### Aim of the task
The line containing "Keep writing the" marks where to begin; quote it and every line after it through the end of the data, exactly as written.

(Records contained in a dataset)
* * * * * * *

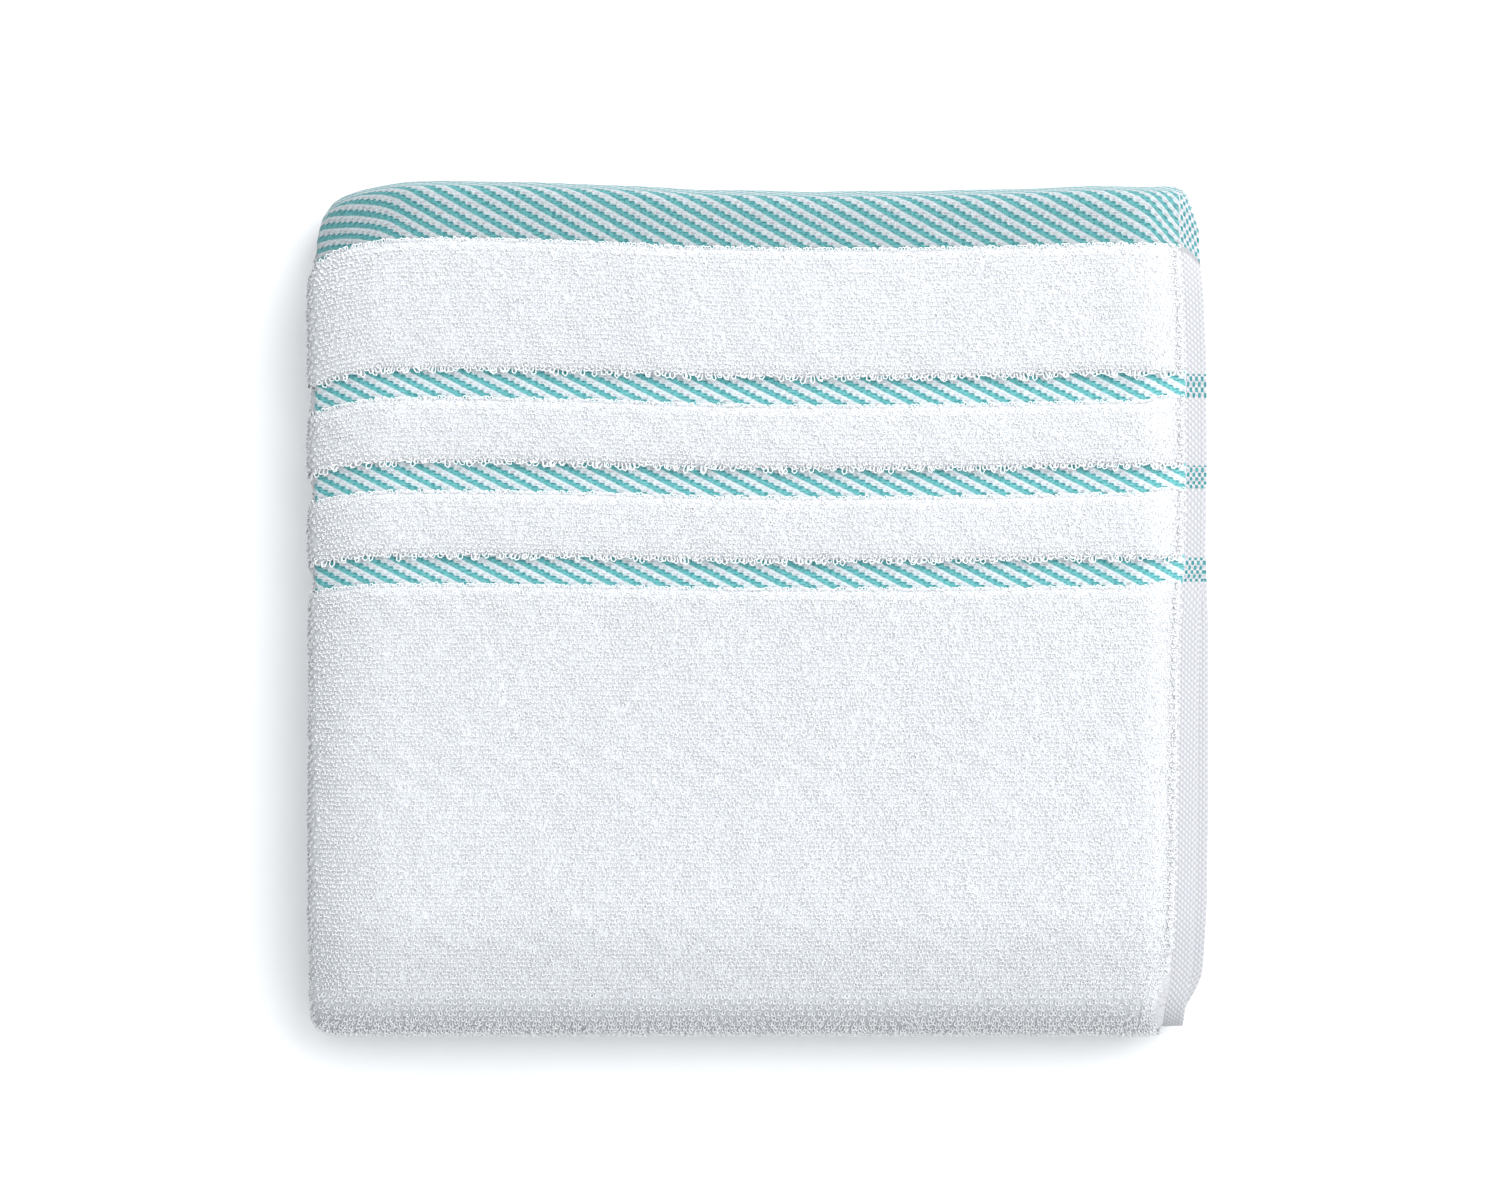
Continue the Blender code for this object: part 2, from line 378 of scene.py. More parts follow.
def settled(points):
    """The packet's slump: its rounded corners, waving back edge and edges pressed thinner.

    Each is a shift of a point by a product of two smooth steps, one across the packet and one
    along it, or of a step and a bell, exp(-t^2), at a band. Heights are only scaled, so that
    layers never cross and the shelf face stays flat.
    """
    x, y, z = (points[..., i].copy() for i in range(3))
    near_back = smooth(BACK - BACK_SLUMP[0], BACK - BACK_SLUMP[1], y)
    along = np.clip((y - FRONT) / (BACK - FRONT), 0, 1)
    left = np.clip((LEFT + LEFT_SLUMP - x) / LEFT_SLUMP, 0, 1.1)
    y = y - np.interp(x, CORNER_X, CORNER_IN) * near_back
    y = y + np.interp(x, BACK_X, BACK_OUT) * smooth(0.1, 1.0, along)
    y = y - LEFT_DRAG * left**2 * smooth(0.25, 0.85, along) * (1 - 0.75 * near_back)
    y = y - np.interp(y, CREEP_Y, CREEP)
    by_selvedge = smooth(RIGHT - SELVEDGE_SLUMP[0], RIGHT - SELVEDGE_SLUMP[1], x)
    for row, droop, lift in zip(BAND_Y, BAND_DROOP, BAND_LIFT):
        y = y - droop * left**2 * np.exp(-(((y - row) / DROOP_OVER) ** 2))
        y = y + lift * by_selvedge * np.exp(-(((y - row + LIFT_OVER) / LIFT_OVER) ** 2))
    near_front = smooth(FRONT + FRONT_SLUMP[0], FRONT + FRONT_SLUMP[1], y)
    corner = np.clip((LEFT + FRONT_CORNER - x) / FRONT_CORNER, 0, 1)
    y = y + FRONT_CORNER_IN * corner**2 * near_front
    pressed = THIN_LEFT * left**2
    pressed = pressed + THIN_RIGHT * smooth(RIGHT - SELVEDGE_SLUMP[0], RIGHT + 0.004, x)
    pressed = pressed + THIN_FRONT * smooth(FRONT + 0.050, FRONT, y)
    pressed = pressed + THIN_BACK_LEFT * smooth(LEFT + 0.05, LEFT, x) * near_back
    pressed = pressed + THIN_BACK_RIGHT * smooth(RIGHT - 0.04, RIGHT, x) * near_back
    wave = 0.018 * np.sin(21 * x + 1.3) * np.sin(17 * y + 0.4) + 0.010 * np.sin(47 * x - 31 * y)
    z = z * (1 - pressed + wave)
    # Under the packet, the last 0.6 mm is drawn up off the shelf.
    z = np.where(z < 0.0006, 0.0002 + z * 2 / 3, z)
    return np.stack([x, y, z.clip(SHELF)], axis=-1)


# ---- Materials -------------------------------------------------------------------------------


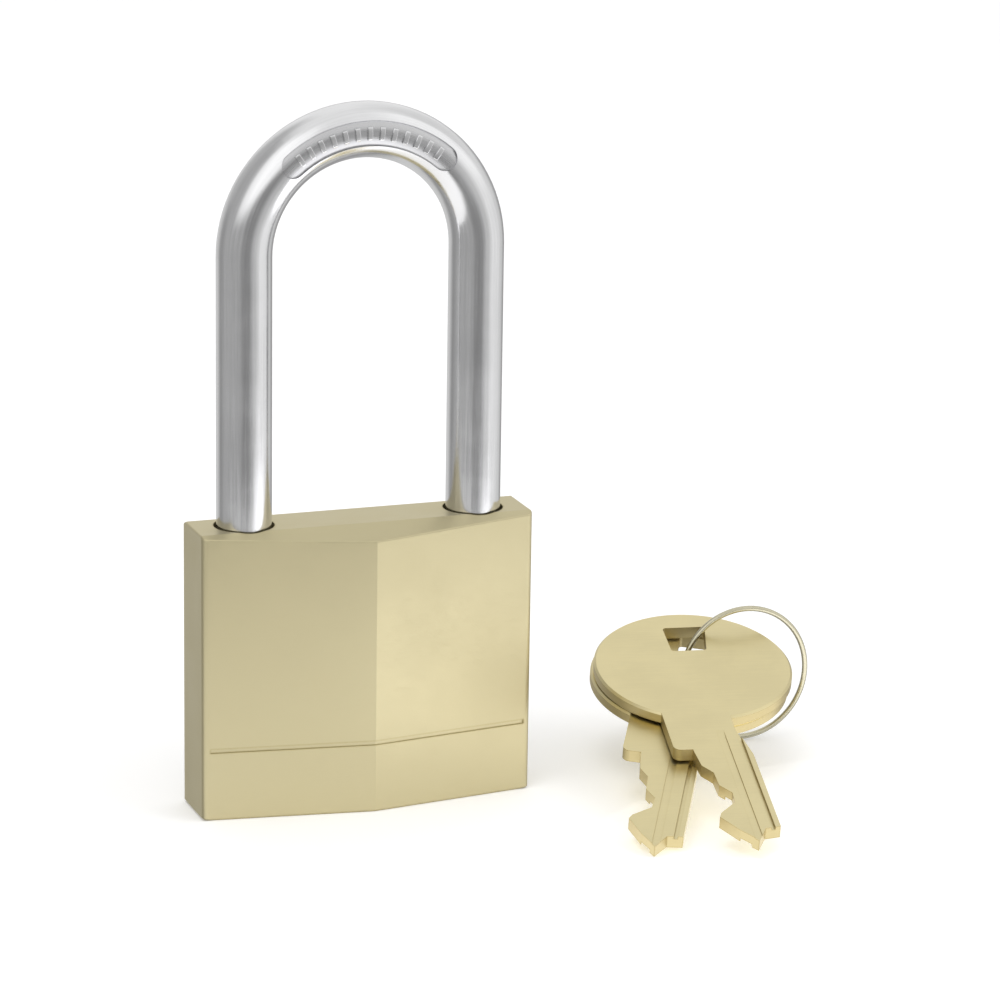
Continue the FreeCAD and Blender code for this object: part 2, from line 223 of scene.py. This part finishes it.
def shackle_metal():
    """Polished steel whose faint drawing lines follow the legs and the arch."""
    material = bpy.data.materials.new("shackle_polished")
    graph = Graph(material)
    shader = graph.shader
    shader.inputs["Metallic"].default_value = 1.0
    split = graph.node("ShaderNodeSeparateXYZ")
    graph.link(graph.node("ShaderNodeTexCoord").outputs["Object"], split.inputs[0])
    across = graph.math("ABSOLUTE", split.outputs["X"])
    rise = graph.math("MAXIMUM", graph.math("SUBTRACT", split.outputs["Z"], ARCH_Z), 0.0)
    square = graph.math("ADD", graph.math("MULTIPLY", across, across), graph.math("MULTIPLY", rise, rise))
    radial = graph.math("SUBTRACT", graph.math("SQRT", square), ARCH_R)
    bend = graph.math("MULTIPLY", graph.math("ARCTAN2", rise, across), ARCH_R)
    along = graph.math("ADD", graph.math("MINIMUM", split.outputs["Z"], ARCH_Z), bend)
    path = graph.node("ShaderNodeCombineXYZ")
    graph.link(radial, path.inputs["X"])
    graph.link(split.outputs["Y"], path.inputs["Y"])
    graph.link(graph.math("MULTIPLY", along, LINE_STRETCH), path.inputs["Z"])
    lines = graph.noise(path.outputs[0], 3600.0, 5.0, 0.6)
    cloud = graph.noise(graph.stretched(EVEN), 140.0, 4.0)
    specks = graph.noise(graph.stretched(EVEN), 3800.0, 2.0)
    tone = graph.math("ADD", graph.math("MULTIPLY", lines, 0.5), graph.math("MULTIPLY", cloud, 0.5))
    body = graph.mix(graph.span(tone, TONE_LOW, TONE_HIGH, 0.0, 1.0), SHACKLE_DARK, SHACKLE_PALE)
    spread = graph.math("MULTIPLY", split.outputs["Y"], split.outputs["Y"])
    from_axis = graph.math("SQRT", graph.math("ADD", graph.math("MULTIPLY", radial, radial), spread))
    # The sunk band is painted darker, as shade in the recess.
    sunk = graph.span(from_axis, WIRE_R - SUNK_FULL, WIRE_R - SUNK_START, 1.0, 0.0)
    body = graph.mix(graph.math("MULTIPLY", sunk, 0.7), body, SHACKLE_SUNK_SHADE)
    wear = graph.edge_mask(FINE_EDGE_R)
    graph.link(graph.mix(graph.math("MULTIPLY", wear, 0.4), body, SHACKLE_WORN), shader.inputs["Base Color"])
    polish = graph.span(tone, 0.34, 0.68, 0.12, 0.24)
    graph.link(graph.math("ADD", polish, graph.math("MULTIPLY", sunk, 0.12)), shader.inputs["Roughness"])
    coarse = graph.bump(lines, 0.10, 0.03 * MM)
    graph.link(graph.bump(specks, 0.06, 0.02 * MM, coarse), shader.inputs["Normal"])
    return material


KEY_DARK = (0.70, 0.605, 0.325, 1.0)
KEY_PALE = (0.78, 0.68, 0.375, 1.0)
# Painted shade: the darker colour of the keys' side faces and hole walls
KEY_SIDE_SHADE = (0.42, 0.335, 0.145, 1.0)
KEY_WORN = (0.84, 0.75, 0.47, 1.0)
KEY_STRETCH = (0.06, 1.0, 1.0)


def key_metal():
    """Milled brass with brushing across the bow and side faces painted darker as shade."""
    hinge = [j for j in frame["record"]["behaviour"]["joints"] if j["name"] == "key_front_swing"][0]
    through = Vector(hinge["axis"]).normalized()
    across = Vector((-through.y, through.x, 0.0)).normalized()
    down = through.cross(across)
    material = bpy.data.materials.new("key_brass_milled")
    graph = Graph(material)
    shader = graph.shader
    shader.inputs["Metallic"].default_value = 1.0
    streaks = graph.noise(graph.along_axes(across, down, through, KEY_STRETCH), 3200.0, 4.0, 0.6)
    cloud = graph.noise(graph.stretched(EVEN), 150.0, 3.0)
    tone = graph.math("ADD", graph.math("MULTIPLY", cloud, 0.7), graph.math("MULTIPLY", streaks, 0.3))
    face = graph.mix(graph.span(tone, TONE_LOW, TONE_HIGH, 0.0, 1.0), KEY_DARK, KEY_PALE)
    # Side faces of the keys, including the walls of their holes, get painted shade.
    side = graph.span(graph.facing(through), 0.25, 0.8, 1.0, 0.0)
    body = graph.mix(side, face, KEY_SIDE_SHADE)
    wear = graph.edge_mask(FINE_EDGE_R)
    graph.link(graph.mix(graph.math("MULTIPLY", wear, 0.3), body, KEY_WORN), shader.inputs["Base Color"])
    field = graph.span(tone, TONE_LOW, TONE_HIGH, 0.30, 0.38)
    graph.link(graph.math("ADD", field, graph.math("MULTIPLY", side, 0.12)), shader.inputs["Roughness"])
    graph.link(graph.bump(streaks, 0.05, 0.02 * MM), shader.inputs["Normal"])
    return material


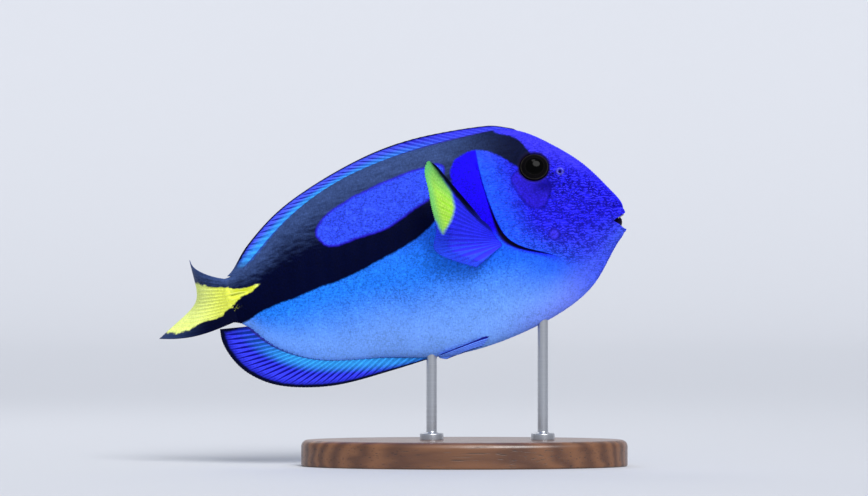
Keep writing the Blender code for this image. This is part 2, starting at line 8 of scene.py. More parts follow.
import math
import bpy
import numpy as np
from bpy.props import FloatProperty, FloatVectorProperty, PointerProperty
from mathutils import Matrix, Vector


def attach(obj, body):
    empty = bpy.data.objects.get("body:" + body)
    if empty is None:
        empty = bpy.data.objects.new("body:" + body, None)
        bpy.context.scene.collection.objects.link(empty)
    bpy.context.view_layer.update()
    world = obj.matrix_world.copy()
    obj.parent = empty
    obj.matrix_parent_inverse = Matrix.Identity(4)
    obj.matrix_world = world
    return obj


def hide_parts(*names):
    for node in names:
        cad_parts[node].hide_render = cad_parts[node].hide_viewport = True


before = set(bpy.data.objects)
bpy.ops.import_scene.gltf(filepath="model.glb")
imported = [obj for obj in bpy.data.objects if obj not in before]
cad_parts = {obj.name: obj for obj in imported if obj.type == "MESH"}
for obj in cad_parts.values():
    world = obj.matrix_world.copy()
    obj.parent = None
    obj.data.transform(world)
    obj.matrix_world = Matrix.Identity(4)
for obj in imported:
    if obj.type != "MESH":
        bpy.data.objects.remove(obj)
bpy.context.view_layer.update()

bl_info = {
    "name": "Regal blue tang model",
    "version": (1, 0, 0),
    "blender": (4, 5, 0),
    "location": "View3D > Sidebar > Tang",
    "description": "Skin, scales, fins, eyes and stand of a blue tang display model",
    "category": "Object",
}

MM = 0.001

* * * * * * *

### Expected output
Keep writing the Blender code for this image. This is part 2, starting at line 8 of scene.py. More parts follow.
import math
import bpy
import numpy as np
from bpy.props import FloatProperty, FloatVectorProperty, PointerProperty
from mathutils import Matrix, Vector


def attach(obj, body):
    empty = bpy.data.objects.get("body:" + body)
    if empty is None:
        empty = bpy.data.objects.new("body:" + body, None)
        bpy.context.scene.collection.objects.link(empty)
    bpy.context.view_layer.update()
    world = obj.matrix_world.copy()
    obj.parent = empty
    obj.matrix_parent_inverse = Matrix.Identity(4)
    obj.matrix_world = world
    return obj


def hide_parts(*names):
    for node in names:
        cad_parts[node].hide_render = cad_parts[node].hide_viewport = True


before = set(bpy.data.objects)
bpy.ops.import_scene.gltf(filepath="model.glb")
imported = [obj for obj in bpy.data.objects if obj not in before]
cad_parts = {obj.name: obj for obj in imported if obj.type == "MESH"}
for obj in cad_parts.values():
    world = obj.matrix_world.copy()
    obj.parent = None
    obj.data.transform(world)
    obj.matrix_world = Matrix.Identity(4)
for obj in imported:
    if obj.type != "MESH":
        bpy.data.objects.remove(obj)
bpy.context.view_layer.update()

bl_info = {
    "name": "Regal blue tang model",
    "version": (1, 0, 0),
    "blender": (4, 5, 0),
    "location": "View3D > Sidebar > Tang",
    "description": "Skin, scales, fins, eyes and stand of a blue tang display model",
    "category": "Object",
}

MM = 0.001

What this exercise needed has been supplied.